What you need to do:
Give the data a second time, exactly and in full.
------ Data shown
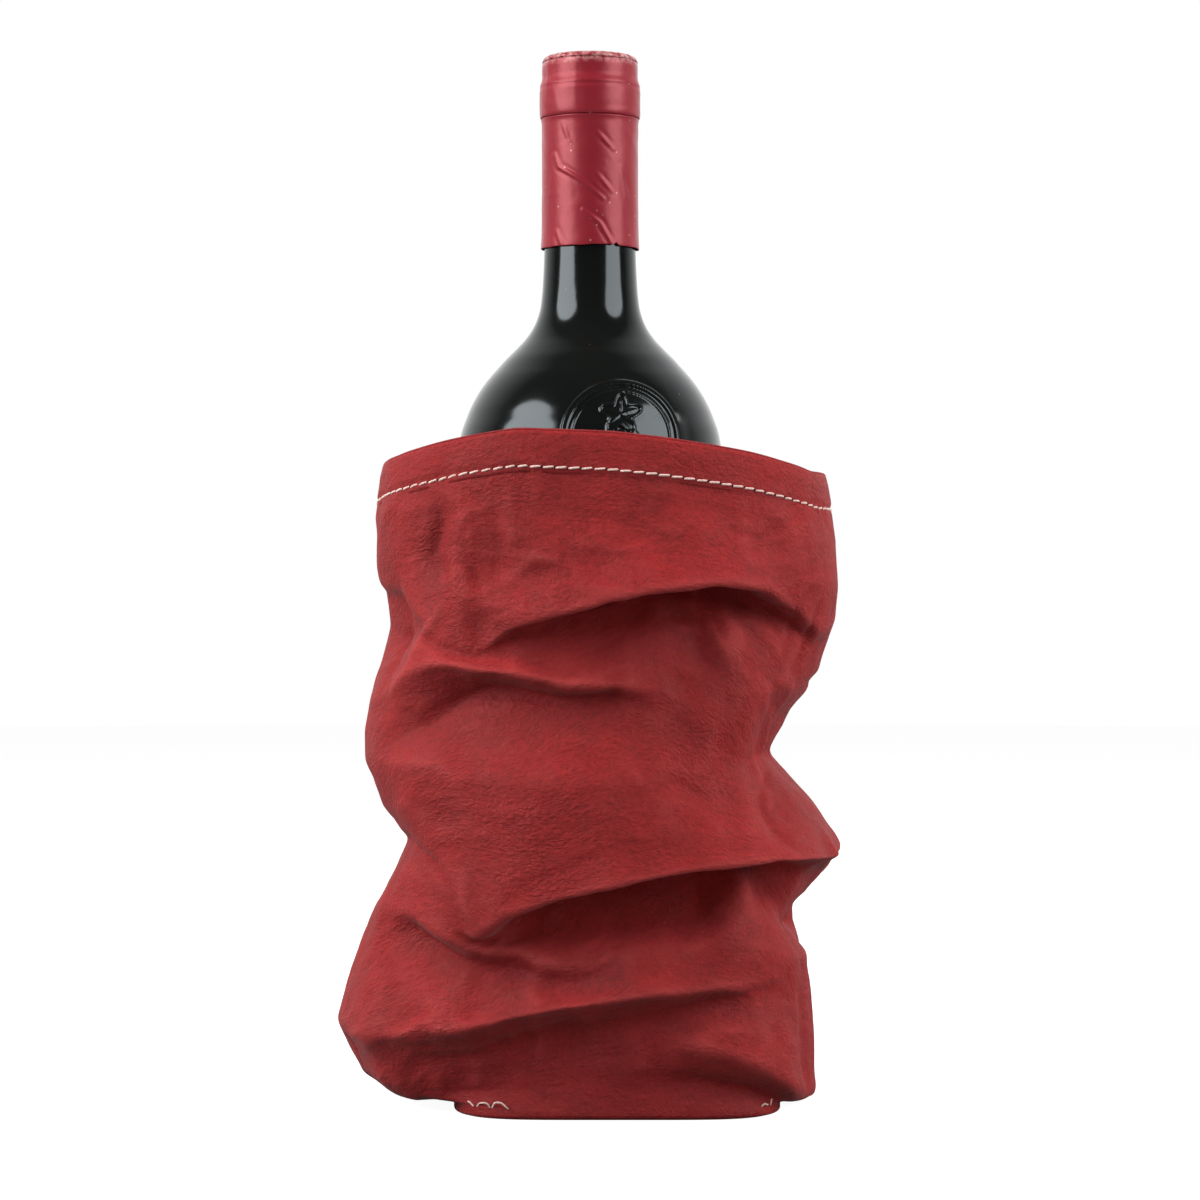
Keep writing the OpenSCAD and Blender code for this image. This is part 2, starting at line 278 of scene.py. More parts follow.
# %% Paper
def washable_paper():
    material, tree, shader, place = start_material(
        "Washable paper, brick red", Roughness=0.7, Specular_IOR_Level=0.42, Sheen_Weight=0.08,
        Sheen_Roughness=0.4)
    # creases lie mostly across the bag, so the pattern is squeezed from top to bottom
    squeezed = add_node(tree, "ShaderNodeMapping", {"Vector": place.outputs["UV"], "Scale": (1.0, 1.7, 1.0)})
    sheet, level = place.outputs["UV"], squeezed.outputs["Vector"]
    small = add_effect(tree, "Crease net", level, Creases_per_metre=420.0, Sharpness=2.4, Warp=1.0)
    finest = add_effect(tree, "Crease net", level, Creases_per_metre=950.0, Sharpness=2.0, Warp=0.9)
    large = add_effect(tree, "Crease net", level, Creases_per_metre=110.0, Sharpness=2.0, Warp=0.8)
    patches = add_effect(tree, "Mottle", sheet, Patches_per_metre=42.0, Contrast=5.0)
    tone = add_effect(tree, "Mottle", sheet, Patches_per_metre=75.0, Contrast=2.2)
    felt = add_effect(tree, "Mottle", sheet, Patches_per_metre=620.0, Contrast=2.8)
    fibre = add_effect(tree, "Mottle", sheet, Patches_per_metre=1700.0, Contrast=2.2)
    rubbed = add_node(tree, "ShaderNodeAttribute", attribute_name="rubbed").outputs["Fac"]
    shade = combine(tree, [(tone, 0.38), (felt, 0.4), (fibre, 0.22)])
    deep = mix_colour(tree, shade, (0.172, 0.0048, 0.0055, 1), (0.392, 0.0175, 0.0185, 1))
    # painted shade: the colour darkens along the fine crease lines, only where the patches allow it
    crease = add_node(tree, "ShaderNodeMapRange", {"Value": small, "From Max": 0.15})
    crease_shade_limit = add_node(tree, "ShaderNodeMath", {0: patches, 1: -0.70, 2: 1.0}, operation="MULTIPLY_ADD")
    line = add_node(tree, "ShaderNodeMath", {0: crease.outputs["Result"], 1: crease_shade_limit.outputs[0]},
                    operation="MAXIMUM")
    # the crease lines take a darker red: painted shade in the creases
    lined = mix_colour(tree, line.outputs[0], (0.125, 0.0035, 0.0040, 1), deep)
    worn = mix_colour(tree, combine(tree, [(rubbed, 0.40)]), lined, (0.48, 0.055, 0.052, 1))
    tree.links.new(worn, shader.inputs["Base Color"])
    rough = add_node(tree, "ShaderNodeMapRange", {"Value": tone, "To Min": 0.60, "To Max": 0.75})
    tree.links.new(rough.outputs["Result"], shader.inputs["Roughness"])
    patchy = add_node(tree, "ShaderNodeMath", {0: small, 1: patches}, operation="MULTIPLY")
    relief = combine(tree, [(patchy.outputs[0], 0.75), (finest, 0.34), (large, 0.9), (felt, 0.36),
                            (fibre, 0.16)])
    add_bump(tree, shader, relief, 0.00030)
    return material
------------
Output for this exercise:
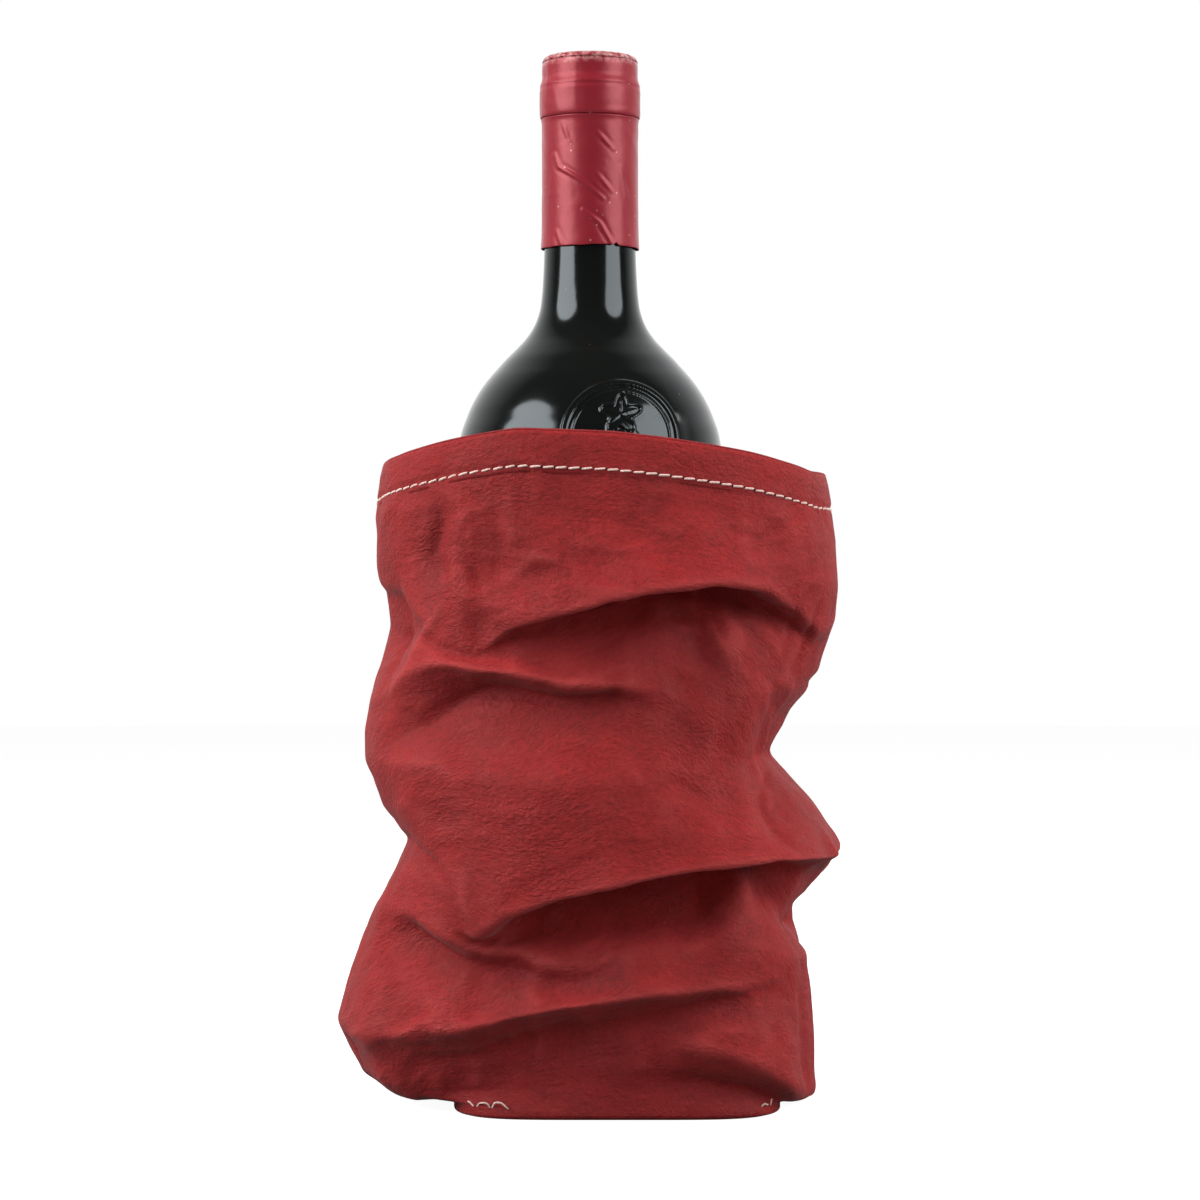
Keep writing the OpenSCAD and Blender code for this image. This is part 2, starting at line 278 of scene.py. More parts follow.
# %% Paper
def washable_paper():
    material, tree, shader, place = start_material(
        "Washable paper, brick red", Roughness=0.7, Specular_IOR_Level=0.42, Sheen_Weight=0.08,
        Sheen_Roughness=0.4)
    # creases lie mostly across the bag, so the pattern is squeezed from top to bottom
    squeezed = add_node(tree, "ShaderNodeMapping", {"Vector": place.outputs["UV"], "Scale": (1.0, 1.7, 1.0)})
    sheet, level = place.outputs["UV"], squeezed.outputs["Vector"]
    small = add_effect(tree, "Crease net", level, Creases_per_metre=420.0, Sharpness=2.4, Warp=1.0)
    finest = add_effect(tree, "Crease net", level, Creases_per_metre=950.0, Sharpness=2.0, Warp=0.9)
    large = add_effect(tree, "Crease net", level, Creases_per_metre=110.0, Sharpness=2.0, Warp=0.8)
    patches = add_effect(tree, "Mottle", sheet, Patches_per_metre=42.0, Contrast=5.0)
    tone = add_effect(tree, "Mottle", sheet, Patches_per_metre=75.0, Contrast=2.2)
    felt = add_effect(tree, "Mottle", sheet, Patches_per_metre=620.0, Contrast=2.8)
    fibre = add_effect(tree, "Mottle", sheet, Patches_per_metre=1700.0, Contrast=2.2)
    rubbed = add_node(tree, "ShaderNodeAttribute", attribute_name="rubbed").outputs["Fac"]
    shade = combine(tree, [(tone, 0.38), (felt, 0.4), (fibre, 0.22)])
    deep = mix_colour(tree, shade, (0.172, 0.0048, 0.0055, 1), (0.392, 0.0175, 0.0185, 1))
    # painted shade: the colour darkens along the fine crease lines, only where the patches allow it
    crease = add_node(tree, "ShaderNodeMapRange", {"Value": small, "From Max": 0.15})
    crease_shade_limit = add_node(tree, "ShaderNodeMath", {0: patches, 1: -0.70, 2: 1.0}, operation="MULTIPLY_ADD")
    line = add_node(tree, "ShaderNodeMath", {0: crease.outputs["Result"], 1: crease_shade_limit.outputs[0]},
                    operation="MAXIMUM")
    # the crease lines take a darker red: painted shade in the creases
    lined = mix_colour(tree, line.outputs[0], (0.125, 0.0035, 0.0040, 1), deep)
    worn = mix_colour(tree, combine(tree, [(rubbed, 0.40)]), lined, (0.48, 0.055, 0.052, 1))
    tree.links.new(worn, shader.inputs["Base Color"])
    rough = add_node(tree, "ShaderNodeMapRange", {"Value": tone, "To Min": 0.60, "To Max": 0.75})
    tree.links.new(rough.outputs["Result"], shader.inputs["Roughness"])
    patchy = add_node(tree, "ShaderNodeMath", {0: small, 1: patches}, operation="MULTIPLY")
    relief = combine(tree, [(patchy.outputs[0], 0.75), (finest, 0.34), (large, 0.9), (felt, 0.36),
                            (fibre, 0.16)])
    add_bump(tree, shader, relief, 0.00030)
    return material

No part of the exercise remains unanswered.